I can afford it now, but I may not be able to when I retire. However, when I retire, perhaps it won't matter if I live in a fog so it won't matter if I take a crappy generic.
04/01/12 @ 09:57
Comment from: Ryan [Visitor]
Someone care explain to me why your country is so dead-set against Universal Healthcare?
04/01/12 @ 21:11
Comment from: u235 [Member] Email
Because it would mean lower profit and greater oversight for medical-industry businesses. In the US it's the businesses that run government, not the people.
04/01/12 @ 21:22
Comment from: odessa [Member] Email
We need reform. Fair insurance needs to be available to all. However, I believe it is unconstitutional to force people to buy into a universal plan. But I also believe it is unconstitutional to make me pay for someone who opts out of health care. If you make a choice to not buy into health care, then you need to be willing to live with with that choice.

Also, universal health care could be the end of our choices - in other words forced use of generic drugs because they are cheaper. Also, if it regulates alternative medicine, it might mean then end of my choice of alternative medicine providers. I pay for them out of my own pocket and I don't need big brother getting in my business.

If we in the US are destined to wind up with a type of universal health care, I fear that it will be as dysfunctional as Medicare, Workers Comp or the VA. No thanks.
04/01/12 @ 23:15
Comment from: Roulette [Member] Email
It's not unconstitutional to force someone to buy something. But it may be unconstitutional to do it the way they did. Maybe. It's also not unconstitutional to force you to pay for others. That's the basic nature of taxation. It is illegal for doctors to refuse to treat a patient though.

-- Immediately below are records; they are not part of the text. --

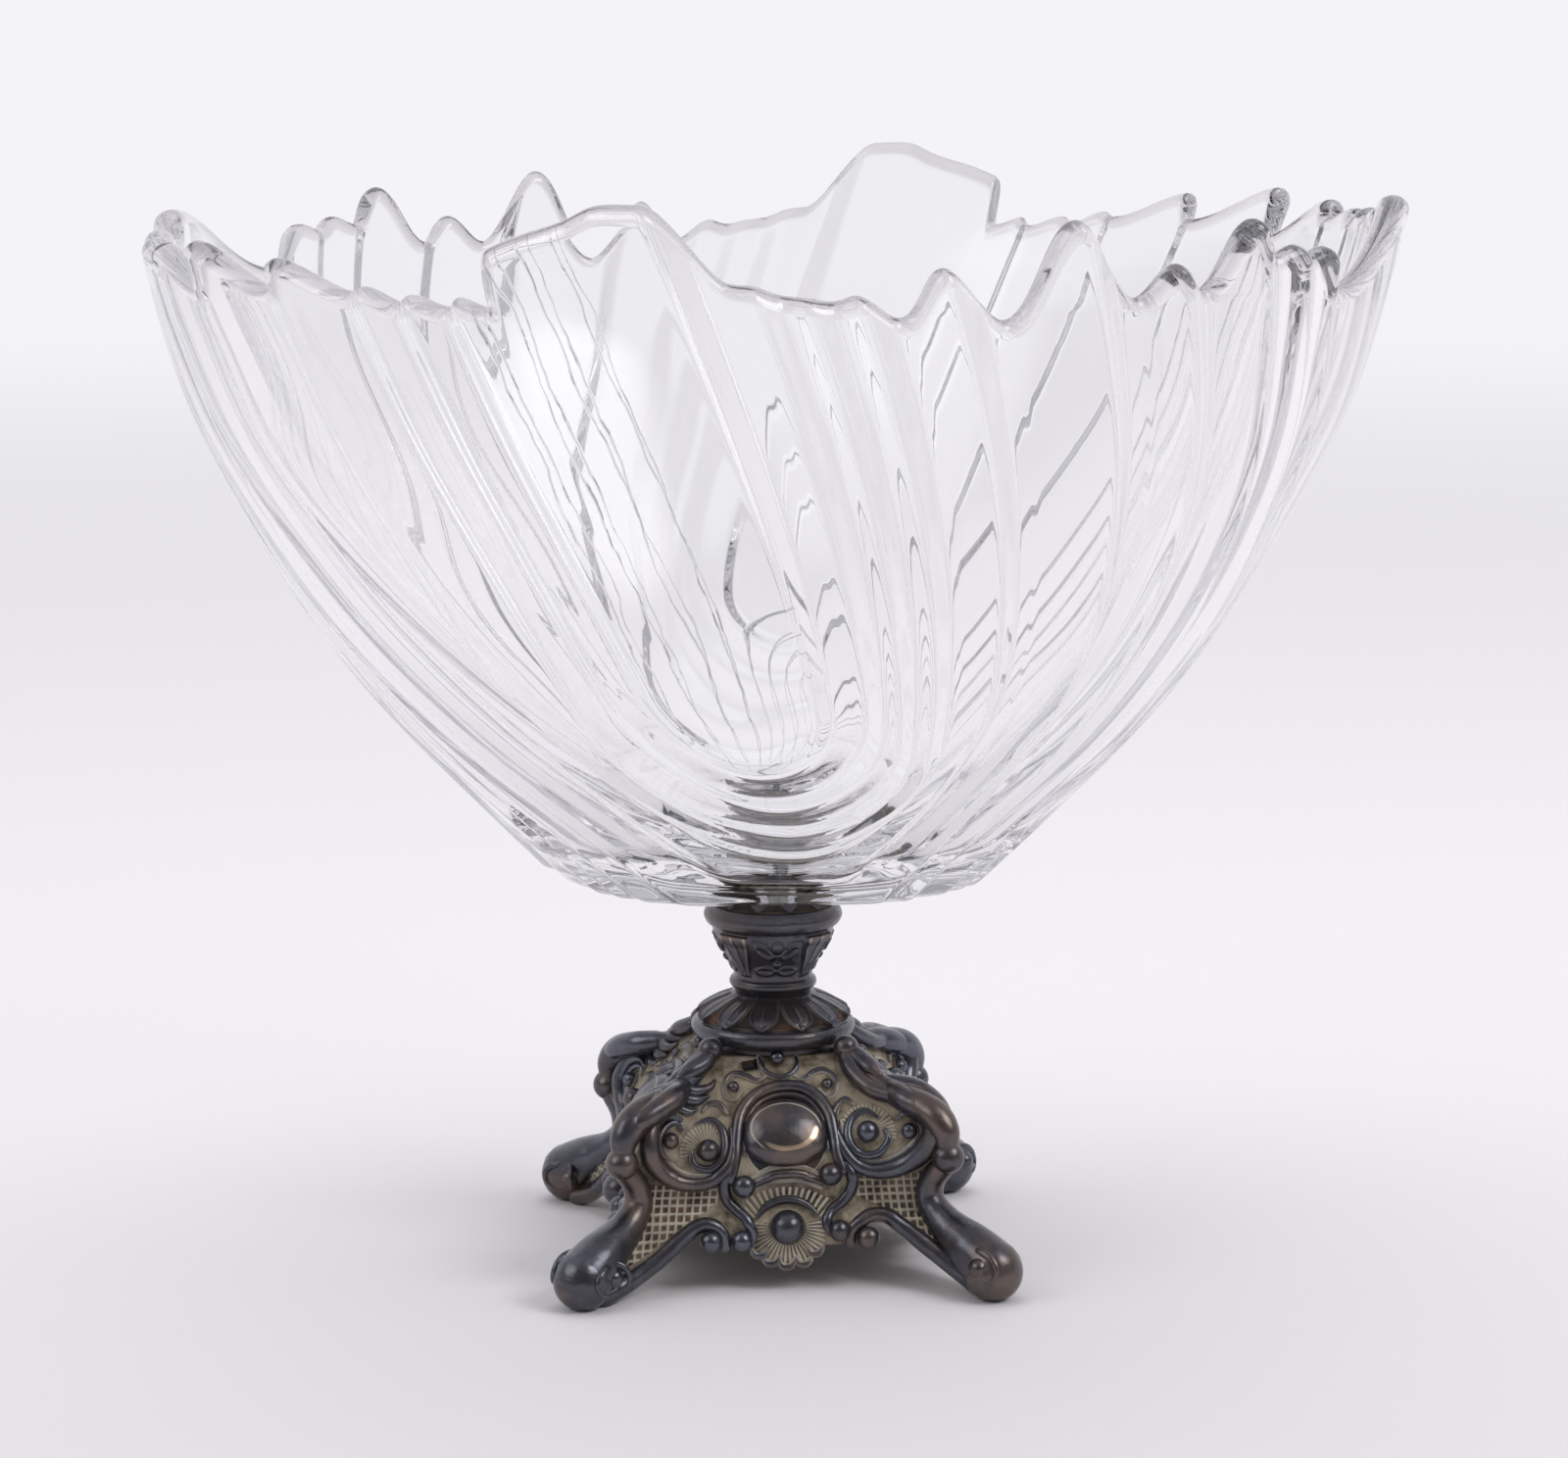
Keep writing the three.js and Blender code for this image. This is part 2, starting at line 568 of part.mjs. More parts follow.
function faceTube(line, radius, sides, steps, place = onFace) {
  const points = line.map(([across, height]) => place(across, height, ORNAMENT_LIFT));
  return taperedTube(points, [radius, radius], sides, steps);
}

function makePanel() {
  const slope = Math.atan2(FACE_LINE[3][1] - FACE_LINE[5][1], FACE_LINE[5][0] - FACE_LINE[3][0]);
  const cabochon = new THREE.SphereGeometry(1, 12, 7).rotateX(Math.PI / 2);
  cabochon.scale(CABOCHON_HALF[0], CABOCHON_HALF[2], CABOCHON_HALF[1]).rotateX(-slope);
  cabochon.translate(...onFace(...CABOCHON_AT).toArray());
  const pieces = [panelPlate(), solidOf(cabochon)];
  pieces.push(faceTube(mirrored(FRAME_LINE), FRAME_R, 5, 8), faceTube(mirrored(ARCH_LINE), ARCH_R, 4, 4));
  for (const side of [1, -1]) {
    const flip = ([across, height]) => [side * across, height];
    pieces.push(faceTube(STRAP_LINE.map(flip), STRAP_R, 4, 3));
    pieces.push(ball(onFace(...flip(PANEL_BEAD_AT)), PANEL_BEAD_R));
    pieces.push(ball(onFace(...flip(STRAP_LINE[STRAP_LINE.length - 1])), STRAP_BALL_R));
  }
  pieces.push(ball(onFace(...BOSS_AT), BOSS_R), ball(onFace(...TOP_BEAD_AT), TOP_BEAD_R));
  const reach = TOE_SPACING + TOE_R;
  const room = block(
    new THREE.Vector3(-PANEL_HALF_WIDTH, -reach, 0),
    new THREE.Vector3(PANEL_HALF_WIDTH, 0, FOOT_TOP),
  );
  const mitre = new THREE.Shape([
    new THREE.Vector2(0, -SOLDER_GAP),
    new THREE.Vector2(-reach, -reach - SOLDER_GAP),
    new THREE.Vector2(reach, -reach - SOLDER_GAP),
  ]);
  const wedge = new THREE.ExtrudeGeometry(mitre, { depth: FOOT_TOP, bevelEnabled: false });
  const pin = new THREE.CylinderGeometry(PIERCING_R, PIERCING_R, reach, 6);
  pin.translate(PIERCING_AT[0], -reach / 2, PIERCING_AT[1]);
  const trimmed = joined(pieces).intersect(room).intersect(solidOf(wedge));
  return geometryOf(trimmed.subtract(solidOf(pin)));
}

function legShell() {
  const heights = [LEG_LOW, ...LEG_ROWS, FOOT_TOP - LEG_TOP_BELOW];
  const grid = (lift) => heights.map((height) => {
    const inside = Math.max(legInside(height), PANEL_HALF_WIDTH + SOLDER_GAP);
    const corner = cornerLine(height);
    const front = LEG_SHARES.map((share) => {
      const across = lerp(inside, corner, share);
      const sunk = lerp(inside, corner + lift, share);
      return [sunk, -faceDistance(across, height) - lift, height];
    });
    const right = front.slice(0, -1).reverse().map(([x, y, z]) => [-y, -x, z]);
    return [...front, ...right];
  });
  return solidOf(slab(grid(0), grid(-FOOT_WALL)));
}

function makeLeg() {
  const seam = PANEL_HALF_WIDTH + SOLDER_GAP;
  const reach = TOE_SPACING + TOE_R;
  const knobSpacing = (COLLAR_R + CREST_KNOB_R + REST_GAP) / Math.SQRT2;
  const crestLine = [[knobSpacing, FOOT_TOP], ...CREST_LINE];
  const crest = crestLine.map(([spacing, height]) => onCorner(spacing, height));
  const rail = RAIL_LINE.map(([spacing, height]) => onCorner(spacing, height));
  const pieces = [
    legShell(),
    taperedTube(crest, [CREST_KNOB_R, ...CREST_R], 6, 7),
    taperedTube(rail, RAIL_R, 6, 5),
    ball(onCorner(...BEAD_AT), BEAD_R),
    ball(onCorner(TOE_SPACING, TOE_R - TOE_PAD_DEPTH), TOE_R, 10, 7),
  ];
  for (const place of [onFace, onRightFace]) {
    pieces.push(faceTube(VOLUTE_LINE, VOLUTE_R, 5, 6, place));
    pieces.push(faceTube(SKIRT_LINE, SKIRT_R, 4, 3, place));
    pieces.push(ball(place(...VOLUTE_EYE_AT), VOLUTE_EYE_R));
    pieces.push(ball(place(...SKIRT_LINE[0]), SKIRT_BALL_R));
  }
  const room = block(
    new THREE.Vector3(seam, -reach - TOE_R, 0),
    new THREE.Vector3(reach + TOE_R, -seam, FOOT_TOP + CREST_KNOB_R),
  );
  return geometryOf(joined(pieces).intersect(room));
}

const scaled = (shape, radius, height) => shape.map(([r, h]) => [r * radius, h * height]);

function makeCrownPlate() {
  return turnedWithBore([[CROWN_R, 0], [CROWN_R, CROWN_THICK]], BORE_R, 24);
}

function makeCollar() {
  const outline = [...scaled(COLLAR_SHAPE, COLLAR_R, COLLAR_H), [CUP_NECK_R, COLLAR_H]];
  const geometry = turnedWithBore(outline, BORE_R, 3 * COLLAR_LEAVES);
  const positions = geometry.attributes.position;
  for (let i = 0; i < positions.count; i += 1) {
    const point = new THREE.Vector3().fromBufferAttribute(positions, i);
    const radius = Math.hypot(point.x, point.y);
    const grown = clamp((point.z / COLLAR_H - COLLAR_LEAF_START) / COLLAR_LEAF_GROWTH, 0, 1);
    const isOutside = radius > CUP_NECK_R + REST_GAP;
    const wave = Math.cos(COLLAR_LEAVES * Math.atan2(point.y, point.x));
    const scale = isOutside ? 1 + (COLLAR_LEAF_DEPTH * grown * wave) / radius : 1;
    positions.setXY(i, point.x * scale, point.y * scale);
  }
  return geometry;
}

function makeCup() {
  const outline = [
    ...scaled(CUP_NECK_SHAPE, CUP_NECK_R, CUP_H),
    ...scaled(CUP_LIP_SHAPE, CUP_LIP_R, CUP_H),
    [CUP_SEAT_R, CUP_SEAT_SHARE * CUP_H],
    [CUP_SEAT_R, CUP_H],
  ];
  return turnedWithBore(outline, BORE_R, 20);
}

const makeWasher = (radius, height) => turnedWithBore([[radius, 0], [radius, height]], BORE_R, 20);

function makeSleeve() {
  return turnedWithBore([[SLEEVE_R, 0], [SLEEVE_R, BOWL_FLOOR]], BORE_R, 20);
}

function makeCap() {
  const domeSteps = 4;
  const outline = [[BORE_R, CAP_THREAD_DEPTH], [BORE_R, 0], [CAP_R, 0], [CAP_R, CAP_RIM_H]];
  for (let i = 1; i < domeSteps; i += 1) {
    const turn = radians((QUARTER_TURN * i) / domeSteps);
    outline.push([CAP_R * Math.cos(turn), CAP_RIM_H + (CAP_H - CAP_RIM_H) * Math.sin(turn)]);
  }
  return turned([[0, CAP_THREAD_DEPTH], ...outline, [0, CAP_H]], 20);
}

function makeNut() {
  const shape = new THREE.Shape();
  for (let i = 0; i < 6; i += 1) {
    const turn = radians(60 * i);
    const radius = NUT_ACROSS_FLATS / Math.sqrt(3);
    shape[i === 0 ? "moveTo" : "lineTo"](radius * Math.cos(turn), radius * Math.sin(turn));
  }
  shape.closePath();
  shape.holes.push(new THREE.Path().absarc(0, 0, BORE_R, 0, 2 * Math.PI, true));
  return new THREE.ExtrudeGeometry(shape, { depth: NUT_H, bevelEnabled: false, curveSegments: 20 });
}

function makeRod() {
  const length = ROD_TOP - ROD_Z;
  const end = ROD_R - ROD_BEVEL;
  return turned([[0, 0], [end, 0], [ROD_R, ROD_BEVEL], [ROD_R, length - ROD_BEVEL], [end, length],
    [0, length]], 16);
}

// Materials
const finish = (color, roughness, metalness, more = {}) =>
  new THREE.MeshStandardMaterial({ color, roughness, metalness, ...more });
const OXIDISED_SILVER = finish(0x4a4b50, 0.42, 0.9);
const DARK_METAL = finish(0x3c3a38, 0.5, 0.85);
const STEEL = finish(0x8c8c8a, 0.4, 1);
const CLEAR_GLASS = finish(0xf4f5f7, 0.03, 0, { transparent: true, opacity: 0.35 });
const CLEAR_PLASTIC = finish(0xe6e6e2, 0.3, 0, { transparent: true, opacity: 0.8 });
const GREY_RUBBER = finish(0xa8a69f, 0.8, 0);

function addPiece(parent, name, geometry, material, height = 0) {
  const mesh = new THREE.Mesh(geometry, material);
  mesh.name = name;
  mesh.position.z = height;
  parent.add(mesh);
}

const group = new THREE.Group();
addPiece(group, "glass_bowl", makeBowl(), CLEAR_GLASS, BOWL_Z);
addPiece(group, "bowl_cap", makeCap(), DARK_METAL, CAP_Z);
addPiece(group, "cap_washer", makeWasher(CAP_WASHER_R, CAP_WASHER_H), GREY_RUBBER, CAP_WASHER_Z);
addPiece(group, "hole_sleeve", makeSleeve(), CLEAR_PLASTIC, BOWL_Z);
addPiece(group, "seat_washer", makeWasher(SEAT_WASHER_R, SEAT_WASHER_H), GREY_RUBBER, SEAT_WASHER_Z);
addPiece(group, "stem_cup", makeCup(), OXIDISED_SILVER, CUP_Z);
addPiece(group, "leaf_collar", makeCollar(), OXIDISED_SILVER, COLLAR_Z);
addPiece(group, "crown_plate", makeCrownPlate(), OXIDISED_SILVER, CROWN_Z);
addPiece(group, "spreader_plate", makeWasher(SPREADER_R, SPREADER_H), STEEL, SPREADER_Z);
addPiece(group, "lock_washer", makeWasher(LOCK_WASHER_R, LOCK_WASHER_H), STEEL, LOCK_WASHER_Z);
addPiece(group, "base_nut", makeNut(), STEEL, NUT_Z);
addPiece(group, "tie_rod", makeRod(), STEEL, ROD_Z);

const panelGeometry = makePanel();
const legGeometry = makeLeg();
const PANEL_NAMES = ["front", "right", "back", "left"];
const LEG_NAMES = ["front_right", "back_right", "back_left", "front_left"];
for (let quarter = 0; quarter < 4; quarter += 1) {
  const corner = new THREE.Group();
  corner.rotation.z = radians(QUARTER_TURN * quarter);
  addPiece(corner, `side_panel_${PANEL_NAMES[quarter]}`, panelGeometry, OXIDISED_SILVER);
  addPiece(corner, `leg_${LEG_NAMES[quarter]}`, legGeometry, OXIDISED_SILVER);
  group.add(corner);
}

export default group;
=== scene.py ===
import math

import bpy
import numpy as np
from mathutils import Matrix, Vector


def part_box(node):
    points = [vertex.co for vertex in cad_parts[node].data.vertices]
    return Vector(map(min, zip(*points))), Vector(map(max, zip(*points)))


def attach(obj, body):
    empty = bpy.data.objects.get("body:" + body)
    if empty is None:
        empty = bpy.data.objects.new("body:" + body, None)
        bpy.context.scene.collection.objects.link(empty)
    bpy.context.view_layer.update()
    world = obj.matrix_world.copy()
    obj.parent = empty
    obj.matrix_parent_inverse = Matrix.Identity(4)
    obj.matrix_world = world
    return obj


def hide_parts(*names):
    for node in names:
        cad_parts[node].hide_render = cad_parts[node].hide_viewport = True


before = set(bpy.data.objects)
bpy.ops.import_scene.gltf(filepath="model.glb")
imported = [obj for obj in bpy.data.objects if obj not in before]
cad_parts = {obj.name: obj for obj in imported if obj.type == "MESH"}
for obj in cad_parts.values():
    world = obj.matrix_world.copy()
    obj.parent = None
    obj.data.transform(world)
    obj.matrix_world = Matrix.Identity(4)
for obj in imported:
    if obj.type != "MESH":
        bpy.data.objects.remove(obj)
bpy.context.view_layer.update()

MM = 0.001
UP = np.array([0.0, 0.0, 1.0])
TUBE_RINGS_PER_MM = 2.4
TUBE_FIRST_WAY = (0.31, 0.17, 0.93)


def box_mm(node):
    low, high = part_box(node)
    return np.array(low) / MM, np.array(high) / MM


# Small maths

def smooth(t):
    t = np.clip(t, 0.0, 1.0)
    return t * t * (3 - 2 * t)


def window(value, low, rise, high, fall):
    """1 where value lies between low and high, with soft edges: rise wide at low and fall wide at high."""
    return smooth((value - low) / rise) * smooth((high - value) / fall)


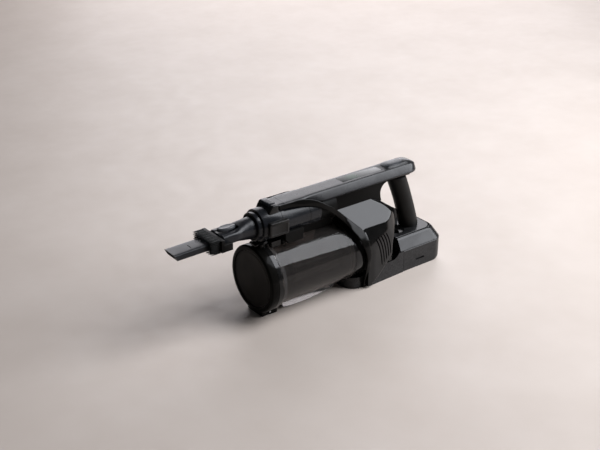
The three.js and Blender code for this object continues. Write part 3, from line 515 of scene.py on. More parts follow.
def window_film():
    """The dark display window, with a faint green glow painted on as emission round one spot."""
    material, tree, shader = shader_tree("display_window_film")
    stops = [(0.3, (0.008, 0.01, 0.009)), (0.7, (0.014, 0.017, 0.015))]
    surface(tree, shader, ramp(tree, noise(tree, 60, 3), stops), smudges(tree, 40, 4, 0.2, 0.28))
    # painted glow: green emission round one spot of the window, fading out between 4 and 16 mm from it
    place = tree.nodes.new("ShaderNodeTexCoord")
    reach = tree.nodes.new("ShaderNodeVectorMath")
    reach.operation = "DISTANCE"
    reach.inputs[1].default_value = at(197, 0, 181.2)
    tree.links.new(place.outputs["Object"], reach.inputs[0])
    painted_glow = between(tree, reach.outputs["Value"], 0.004, 0.016, 1.0, 0.0)
    stops = [(0.0, (0, 0, 0)), (1.0, (0.006, 0.03, 0.014))]
    tree.links.new(ramp(tree, painted_glow, stops), shader.inputs["Emission Color"])
    set_levels(shader, {"Emission Strength": 1.0, "Specular IOR Level": 0.2})
    bump(tree, shader, noise(tree, 1500, 2), 0.01)
    return material


GLOSS_BLACK = plastic("piano_black_plastic", (0.0045, 0.0044, 0.0043), 0.1, 700, 0.002, wear=3.0)
LID_RIM_BLACK = plastic("lid_rim_plastic", (0.004, 0.0038, 0.0034), 0.16, 800, 0.003, wear=3.0, gloss=0.05)
BAND_BLACK = plastic("band_gloss_plastic", (0.004, 0.0038, 0.0035), 0.12, 800, 0.002, wear=3.0, gloss=0.09)
# Darker and barely glossy: the own colour of some black parts, and painted shade where it darkens the rear
# of the grey duct and the neck shells in the recess under the spine.
DEEP_BLACK_AND_PAINTED_SHADE = plastic("deep_black_plastic_and_painted_shade", (0.0035, 0.0034, 0.0032), 0.4, 1300, 0.006, gloss=0.07)
SATIN_GREY = plastic("satin_grey_plastic", (0.0085, 0.0085, 0.0088), 0.24, 1500, 0.005, wear=2.6)
SPINE_GREY = plastic("spine_satin_plastic", (0.011, 0.011, 0.012), 0.26, 1500, 0.005, wear=2.4)
MATTE_BLACK = plastic("matte_black_plastic", (0.005, 0.0048, 0.0045), 0.32, 1300, 0.005)
PANEL_BLACK = plastic("lid_panel_plastic", (0.0042, 0.0034, 0.0026), 0.36, 1500, 0.008, 2.0, gloss=0.12)
DUCT_GREY = plastic("duct_grey_plastic", (0.0075, 0.0082, 0.0098), 0.22, 1400, 0.004, wear=2.6)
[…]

All of this is just an attempt to get health care costs under control. You can get the same treatment in other countries for far less, which means the problem isn't the cost of care, it's the system around them. Most western countries has some form of single payer. Clearly that won't work when the right is dead set against it. So, the left wrote up this half-assed plan to try to relieve the stress. If it gets struck down, the entire act goes out the window because it loses the portion designed to fund the rest of the bill. And the next time they go around, the left will go all the way for single payer, which will shut down most of the insurance industry and put the entire medical field under regulation. It'll have to bide it's time a little, but if they find the right opportunity, it'll get through congress and that will be all she wrote. So really, the right should be careful what it wishes for.

Oh, and just because it's a pet peeve of mine, please remember the following:
“By definition, 'alternative medicine' has either not been proved to work, or been proved not to work. You know what they call 'alternative medicine' that’s been proved to work? Medicine.”
04/03/12 @ 06:36
Comment from: odessa [Member] Email
I may be splitting hairs here, but it is legal for a doctor to refuse to treat a patient. They do it all the time. They refuse to take new patients, refuse the indigent or they "fire" patients they feel are "non-compliant". They may be required to provide life saving care, however.

Unfortunately we are caught in proverbial Catch 22. The current system sucks for most. Many of the provisions of the current proposal suck, too. The systems that government currently oversee are fraught with waste and inefficiency and don't give me a warm fuzzy over the prospect of anything resembling universal health care. I fear we are all screwed.
04/03/12 @ 17:58
Comment from: u235 [Member] Email
I'm past fear. I'm into acceptance. We *are* all screwed. Unless we're filthy fucking rich... and see what that got Michael Jackson anyway.